• _Problem_
Set down exactly the first line of the entries and every line after it, through the line with "return head, shank".

(Entries with model source code)

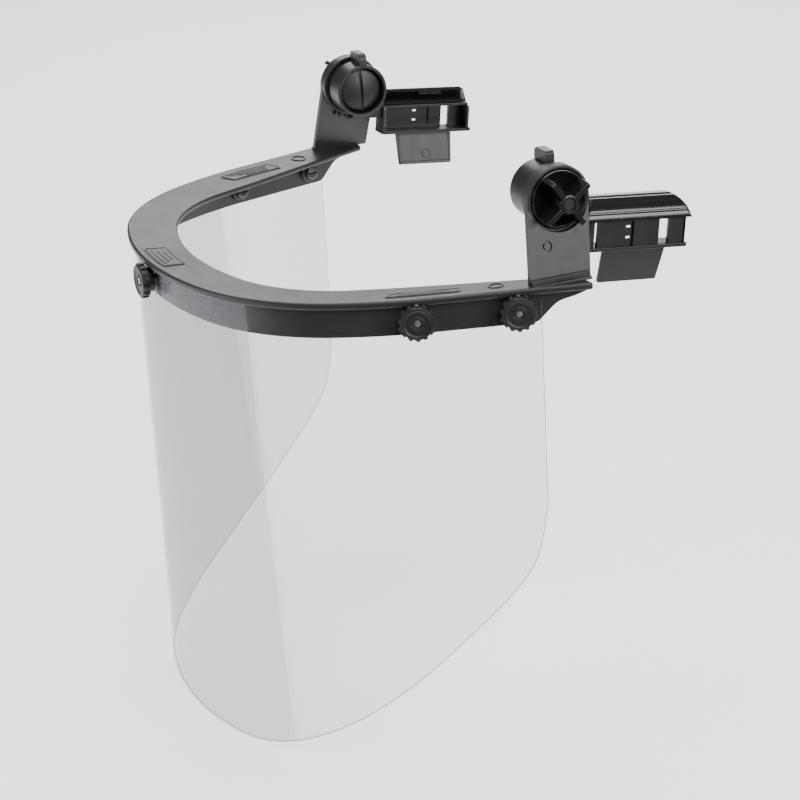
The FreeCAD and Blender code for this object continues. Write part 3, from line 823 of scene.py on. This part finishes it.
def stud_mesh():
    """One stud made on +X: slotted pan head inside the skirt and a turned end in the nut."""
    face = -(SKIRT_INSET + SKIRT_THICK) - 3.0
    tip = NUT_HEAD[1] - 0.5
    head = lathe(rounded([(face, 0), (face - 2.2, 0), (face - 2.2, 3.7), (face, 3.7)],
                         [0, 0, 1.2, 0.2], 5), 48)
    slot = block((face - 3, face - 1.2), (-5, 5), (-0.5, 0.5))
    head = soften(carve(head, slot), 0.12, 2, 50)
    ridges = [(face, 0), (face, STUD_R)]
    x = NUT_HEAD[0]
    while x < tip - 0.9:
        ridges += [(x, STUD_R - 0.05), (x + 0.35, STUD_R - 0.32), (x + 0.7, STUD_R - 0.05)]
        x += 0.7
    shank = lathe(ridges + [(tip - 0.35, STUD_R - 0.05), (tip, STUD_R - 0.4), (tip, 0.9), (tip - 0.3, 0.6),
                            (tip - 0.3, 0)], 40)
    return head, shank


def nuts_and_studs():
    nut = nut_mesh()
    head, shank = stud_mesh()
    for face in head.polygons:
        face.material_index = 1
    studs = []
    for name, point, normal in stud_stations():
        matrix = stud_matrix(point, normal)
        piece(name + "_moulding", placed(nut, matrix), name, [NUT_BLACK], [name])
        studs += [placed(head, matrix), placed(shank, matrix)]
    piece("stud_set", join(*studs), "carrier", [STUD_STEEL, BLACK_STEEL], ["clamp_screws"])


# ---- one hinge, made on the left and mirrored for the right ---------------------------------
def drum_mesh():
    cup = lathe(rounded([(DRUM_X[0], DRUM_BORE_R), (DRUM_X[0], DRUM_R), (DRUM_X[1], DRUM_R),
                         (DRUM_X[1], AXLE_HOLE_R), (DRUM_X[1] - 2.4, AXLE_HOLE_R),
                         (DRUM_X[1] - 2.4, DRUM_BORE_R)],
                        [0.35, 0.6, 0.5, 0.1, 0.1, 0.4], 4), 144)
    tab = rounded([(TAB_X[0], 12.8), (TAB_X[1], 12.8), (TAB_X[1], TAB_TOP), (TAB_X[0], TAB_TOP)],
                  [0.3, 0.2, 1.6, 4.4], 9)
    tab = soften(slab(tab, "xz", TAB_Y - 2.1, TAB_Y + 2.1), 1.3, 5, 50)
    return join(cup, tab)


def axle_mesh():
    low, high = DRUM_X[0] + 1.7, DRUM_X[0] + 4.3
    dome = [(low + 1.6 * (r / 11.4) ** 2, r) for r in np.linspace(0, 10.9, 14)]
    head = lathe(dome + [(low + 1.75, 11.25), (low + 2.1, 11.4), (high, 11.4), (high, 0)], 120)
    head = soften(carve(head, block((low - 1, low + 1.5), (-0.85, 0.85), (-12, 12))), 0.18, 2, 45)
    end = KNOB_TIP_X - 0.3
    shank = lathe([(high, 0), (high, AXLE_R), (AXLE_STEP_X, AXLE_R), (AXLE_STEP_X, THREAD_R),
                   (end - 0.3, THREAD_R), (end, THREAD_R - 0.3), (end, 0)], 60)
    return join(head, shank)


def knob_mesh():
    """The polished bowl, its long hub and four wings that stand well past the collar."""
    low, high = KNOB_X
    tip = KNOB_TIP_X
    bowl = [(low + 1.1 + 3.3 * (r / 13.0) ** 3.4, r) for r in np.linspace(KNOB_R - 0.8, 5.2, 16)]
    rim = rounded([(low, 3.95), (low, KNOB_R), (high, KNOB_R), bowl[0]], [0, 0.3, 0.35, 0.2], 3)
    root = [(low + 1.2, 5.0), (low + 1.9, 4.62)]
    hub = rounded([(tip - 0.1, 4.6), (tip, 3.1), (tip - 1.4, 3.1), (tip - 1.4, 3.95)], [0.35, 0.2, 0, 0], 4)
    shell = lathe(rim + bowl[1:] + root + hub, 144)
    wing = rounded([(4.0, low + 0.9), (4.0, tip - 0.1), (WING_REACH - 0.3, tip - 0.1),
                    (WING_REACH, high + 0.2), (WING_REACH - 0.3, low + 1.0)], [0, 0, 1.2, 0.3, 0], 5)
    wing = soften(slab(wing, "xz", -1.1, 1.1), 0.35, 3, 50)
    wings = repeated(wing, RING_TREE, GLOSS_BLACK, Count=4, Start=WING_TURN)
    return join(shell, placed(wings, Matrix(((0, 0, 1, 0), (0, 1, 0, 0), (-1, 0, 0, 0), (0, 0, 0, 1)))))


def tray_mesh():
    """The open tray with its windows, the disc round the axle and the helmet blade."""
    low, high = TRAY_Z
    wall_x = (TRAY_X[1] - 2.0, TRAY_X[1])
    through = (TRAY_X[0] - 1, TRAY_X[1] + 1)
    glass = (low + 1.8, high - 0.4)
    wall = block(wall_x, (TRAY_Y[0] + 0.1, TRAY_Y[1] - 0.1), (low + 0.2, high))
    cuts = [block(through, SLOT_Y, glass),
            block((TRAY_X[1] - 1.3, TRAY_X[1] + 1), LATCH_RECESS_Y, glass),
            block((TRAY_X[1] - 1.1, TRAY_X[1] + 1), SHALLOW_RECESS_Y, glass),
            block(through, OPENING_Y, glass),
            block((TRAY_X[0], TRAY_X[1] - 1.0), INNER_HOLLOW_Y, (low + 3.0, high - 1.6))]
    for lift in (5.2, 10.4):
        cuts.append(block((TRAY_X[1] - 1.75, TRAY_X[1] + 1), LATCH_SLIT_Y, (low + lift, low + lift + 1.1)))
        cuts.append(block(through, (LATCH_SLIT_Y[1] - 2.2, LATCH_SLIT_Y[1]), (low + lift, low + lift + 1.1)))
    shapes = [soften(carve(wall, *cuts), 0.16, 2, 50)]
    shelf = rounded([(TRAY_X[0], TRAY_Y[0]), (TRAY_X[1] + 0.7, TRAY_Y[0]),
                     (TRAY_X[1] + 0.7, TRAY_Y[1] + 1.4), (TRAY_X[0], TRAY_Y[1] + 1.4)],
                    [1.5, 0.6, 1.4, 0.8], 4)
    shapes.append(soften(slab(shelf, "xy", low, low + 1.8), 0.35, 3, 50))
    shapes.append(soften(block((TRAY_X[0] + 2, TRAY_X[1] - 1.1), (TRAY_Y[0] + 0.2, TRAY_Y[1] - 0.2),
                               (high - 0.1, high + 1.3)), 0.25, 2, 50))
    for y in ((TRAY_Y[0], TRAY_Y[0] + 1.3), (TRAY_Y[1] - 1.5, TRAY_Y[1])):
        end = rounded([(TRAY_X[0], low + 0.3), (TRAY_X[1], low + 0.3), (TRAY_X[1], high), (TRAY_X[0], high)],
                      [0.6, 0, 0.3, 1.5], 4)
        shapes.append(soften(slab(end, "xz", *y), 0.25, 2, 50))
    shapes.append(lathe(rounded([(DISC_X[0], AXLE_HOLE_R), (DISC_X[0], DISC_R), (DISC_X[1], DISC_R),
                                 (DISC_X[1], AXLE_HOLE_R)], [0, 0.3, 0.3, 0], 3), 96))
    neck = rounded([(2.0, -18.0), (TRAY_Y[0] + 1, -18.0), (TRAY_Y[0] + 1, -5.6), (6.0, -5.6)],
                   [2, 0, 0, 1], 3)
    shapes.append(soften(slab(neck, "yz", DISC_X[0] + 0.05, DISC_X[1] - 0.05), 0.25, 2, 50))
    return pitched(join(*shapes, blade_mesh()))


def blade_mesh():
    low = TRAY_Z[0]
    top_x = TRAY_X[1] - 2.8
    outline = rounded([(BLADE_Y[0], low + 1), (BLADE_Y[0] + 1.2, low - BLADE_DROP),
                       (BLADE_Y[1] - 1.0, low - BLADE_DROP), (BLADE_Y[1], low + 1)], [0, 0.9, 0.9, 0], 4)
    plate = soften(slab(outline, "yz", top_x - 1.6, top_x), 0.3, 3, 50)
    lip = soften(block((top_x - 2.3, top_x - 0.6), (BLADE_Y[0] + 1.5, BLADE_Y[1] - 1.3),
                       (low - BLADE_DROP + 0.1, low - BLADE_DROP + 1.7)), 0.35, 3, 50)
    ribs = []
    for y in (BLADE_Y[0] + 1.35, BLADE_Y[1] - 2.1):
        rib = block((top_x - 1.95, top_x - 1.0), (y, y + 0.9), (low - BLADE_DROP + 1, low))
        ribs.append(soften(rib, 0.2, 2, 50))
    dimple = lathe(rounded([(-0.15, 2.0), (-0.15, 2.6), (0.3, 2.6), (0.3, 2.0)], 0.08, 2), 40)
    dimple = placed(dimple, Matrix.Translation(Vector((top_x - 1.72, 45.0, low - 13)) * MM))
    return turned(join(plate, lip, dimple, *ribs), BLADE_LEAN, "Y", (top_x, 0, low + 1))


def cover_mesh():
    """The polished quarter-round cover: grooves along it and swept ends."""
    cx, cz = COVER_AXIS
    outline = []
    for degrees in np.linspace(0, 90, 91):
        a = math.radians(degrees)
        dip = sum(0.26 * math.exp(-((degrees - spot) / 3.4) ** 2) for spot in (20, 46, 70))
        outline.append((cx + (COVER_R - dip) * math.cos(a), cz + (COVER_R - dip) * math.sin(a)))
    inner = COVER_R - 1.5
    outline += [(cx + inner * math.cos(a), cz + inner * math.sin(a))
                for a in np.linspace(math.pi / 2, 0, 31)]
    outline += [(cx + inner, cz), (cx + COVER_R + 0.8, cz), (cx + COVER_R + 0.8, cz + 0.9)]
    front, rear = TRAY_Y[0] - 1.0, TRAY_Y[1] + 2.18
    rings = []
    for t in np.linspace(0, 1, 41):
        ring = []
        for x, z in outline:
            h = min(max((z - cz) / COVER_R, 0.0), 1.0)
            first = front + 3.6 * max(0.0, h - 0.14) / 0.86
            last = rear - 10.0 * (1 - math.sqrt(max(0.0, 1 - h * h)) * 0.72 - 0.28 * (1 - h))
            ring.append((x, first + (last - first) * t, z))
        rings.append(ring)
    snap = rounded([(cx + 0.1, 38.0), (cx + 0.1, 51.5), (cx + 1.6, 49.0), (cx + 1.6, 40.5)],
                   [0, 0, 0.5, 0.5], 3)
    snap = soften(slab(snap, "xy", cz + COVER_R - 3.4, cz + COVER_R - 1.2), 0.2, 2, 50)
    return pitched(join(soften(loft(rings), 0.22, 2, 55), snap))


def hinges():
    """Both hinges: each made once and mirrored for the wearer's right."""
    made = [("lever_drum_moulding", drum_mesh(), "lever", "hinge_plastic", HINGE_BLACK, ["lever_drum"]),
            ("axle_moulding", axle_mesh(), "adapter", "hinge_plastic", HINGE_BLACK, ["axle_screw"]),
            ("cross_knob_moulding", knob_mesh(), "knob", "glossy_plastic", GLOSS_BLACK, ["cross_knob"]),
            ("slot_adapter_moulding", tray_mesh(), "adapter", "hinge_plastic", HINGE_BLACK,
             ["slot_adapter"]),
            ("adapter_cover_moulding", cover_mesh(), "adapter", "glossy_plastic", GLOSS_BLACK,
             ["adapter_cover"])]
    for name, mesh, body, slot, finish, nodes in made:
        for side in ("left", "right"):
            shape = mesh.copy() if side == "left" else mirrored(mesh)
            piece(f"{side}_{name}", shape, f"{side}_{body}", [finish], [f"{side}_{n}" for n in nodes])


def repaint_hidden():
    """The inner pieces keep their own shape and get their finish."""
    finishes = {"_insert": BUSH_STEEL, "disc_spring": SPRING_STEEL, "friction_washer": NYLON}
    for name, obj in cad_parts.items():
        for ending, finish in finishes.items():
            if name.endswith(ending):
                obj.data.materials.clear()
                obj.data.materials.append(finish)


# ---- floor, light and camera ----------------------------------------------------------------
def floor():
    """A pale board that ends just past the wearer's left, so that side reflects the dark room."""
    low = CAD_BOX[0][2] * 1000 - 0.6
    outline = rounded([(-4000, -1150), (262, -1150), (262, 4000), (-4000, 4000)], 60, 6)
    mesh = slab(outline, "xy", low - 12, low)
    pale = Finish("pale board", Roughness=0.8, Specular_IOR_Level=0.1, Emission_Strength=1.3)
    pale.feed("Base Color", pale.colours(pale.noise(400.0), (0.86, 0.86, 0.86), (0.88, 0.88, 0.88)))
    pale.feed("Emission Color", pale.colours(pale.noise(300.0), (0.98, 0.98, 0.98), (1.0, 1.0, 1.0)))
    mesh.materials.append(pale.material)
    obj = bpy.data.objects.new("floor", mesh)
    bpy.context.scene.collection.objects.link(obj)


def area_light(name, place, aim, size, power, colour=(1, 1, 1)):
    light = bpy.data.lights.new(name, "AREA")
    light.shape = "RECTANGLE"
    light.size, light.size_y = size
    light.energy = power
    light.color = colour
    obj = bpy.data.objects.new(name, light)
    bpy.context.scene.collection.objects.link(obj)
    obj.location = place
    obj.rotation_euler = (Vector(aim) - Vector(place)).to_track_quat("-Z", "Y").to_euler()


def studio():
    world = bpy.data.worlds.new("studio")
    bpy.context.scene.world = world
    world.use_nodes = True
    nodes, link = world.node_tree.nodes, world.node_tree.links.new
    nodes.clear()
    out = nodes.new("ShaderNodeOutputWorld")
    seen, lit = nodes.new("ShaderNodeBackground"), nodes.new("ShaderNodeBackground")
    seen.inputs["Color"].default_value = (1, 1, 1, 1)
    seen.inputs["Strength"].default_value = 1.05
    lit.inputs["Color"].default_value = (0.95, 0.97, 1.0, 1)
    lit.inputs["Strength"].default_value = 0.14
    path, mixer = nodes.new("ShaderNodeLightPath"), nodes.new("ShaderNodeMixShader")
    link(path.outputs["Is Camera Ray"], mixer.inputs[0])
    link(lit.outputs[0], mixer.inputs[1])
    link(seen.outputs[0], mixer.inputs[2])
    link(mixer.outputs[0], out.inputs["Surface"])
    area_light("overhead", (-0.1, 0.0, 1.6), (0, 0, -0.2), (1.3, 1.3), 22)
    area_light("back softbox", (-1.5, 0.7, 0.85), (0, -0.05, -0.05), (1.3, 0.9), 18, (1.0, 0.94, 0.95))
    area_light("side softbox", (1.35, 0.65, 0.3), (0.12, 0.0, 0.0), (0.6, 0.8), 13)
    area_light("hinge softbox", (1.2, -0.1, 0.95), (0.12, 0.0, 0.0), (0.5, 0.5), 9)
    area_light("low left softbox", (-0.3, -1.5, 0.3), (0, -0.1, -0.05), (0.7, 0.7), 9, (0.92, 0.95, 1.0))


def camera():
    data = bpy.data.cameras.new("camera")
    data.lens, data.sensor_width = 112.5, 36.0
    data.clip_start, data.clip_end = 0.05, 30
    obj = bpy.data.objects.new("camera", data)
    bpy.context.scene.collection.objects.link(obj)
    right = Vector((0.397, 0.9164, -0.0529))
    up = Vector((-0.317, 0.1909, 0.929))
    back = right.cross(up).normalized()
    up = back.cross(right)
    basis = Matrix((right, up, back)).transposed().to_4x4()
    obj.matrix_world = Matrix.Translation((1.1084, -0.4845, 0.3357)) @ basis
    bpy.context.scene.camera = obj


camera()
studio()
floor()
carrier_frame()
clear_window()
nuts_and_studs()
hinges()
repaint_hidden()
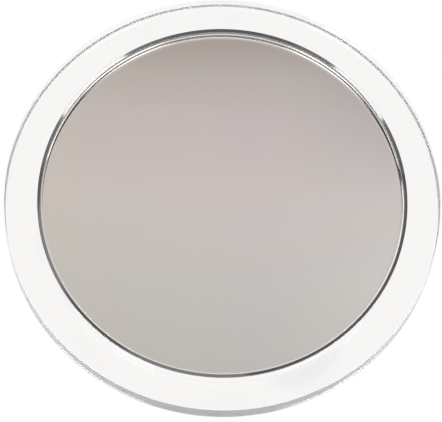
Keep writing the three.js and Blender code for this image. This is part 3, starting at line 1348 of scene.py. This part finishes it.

• _Task result_
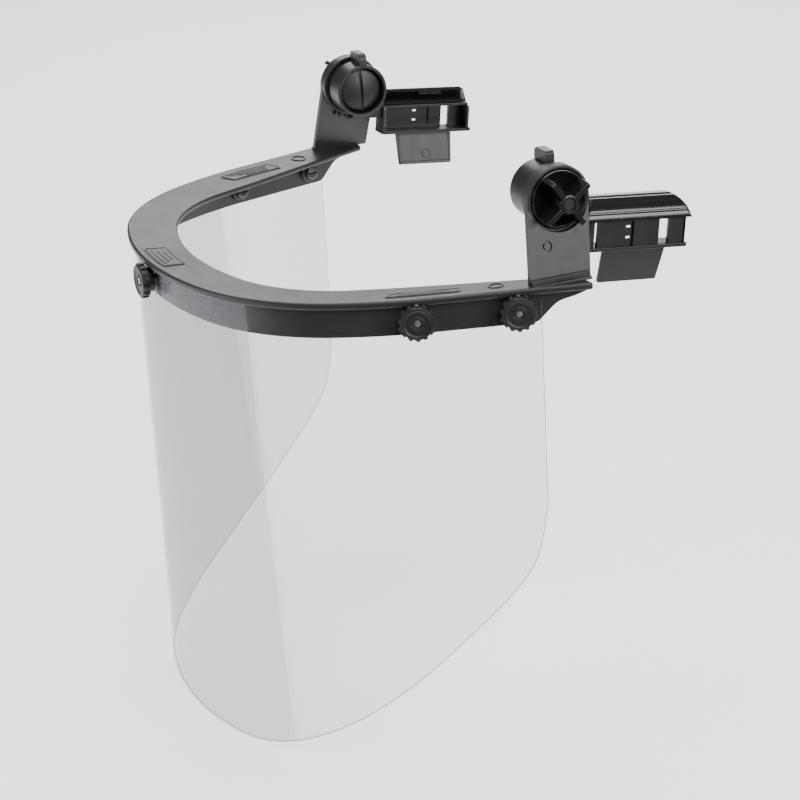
The FreeCAD and Blender code for this object continues. Write part 3, from line 823 of scene.py on. This part finishes it.
def stud_mesh():
    """One stud made on +X: slotted pan head inside the skirt and a turned end in the nut."""
    face = -(SKIRT_INSET + SKIRT_THICK) - 3.0
    tip = NUT_HEAD[1] - 0.5
    head = lathe(rounded([(face, 0), (face - 2.2, 0), (face - 2.2, 3.7), (face, 3.7)],
                         [0, 0, 1.2, 0.2], 5), 48)
    slot = block((face - 3, face - 1.2), (-5, 5), (-0.5, 0.5))
    head = soften(carve(head, slot), 0.12, 2, 50)
    ridges = [(face, 0), (face, STUD_R)]
    x = NUT_HEAD[0]
    while x < tip - 0.9:
        ridges += [(x, STUD_R - 0.05), (x + 0.35, STUD_R - 0.32), (x + 0.7, STUD_R - 0.05)]
        x += 0.7
    shank = lathe(ridges + [(tip - 0.35, STUD_R - 0.05), (tip, STUD_R - 0.4), (tip, 0.9), (tip - 0.3, 0.6),
                            (tip - 0.3, 0)], 40)
    return head, shank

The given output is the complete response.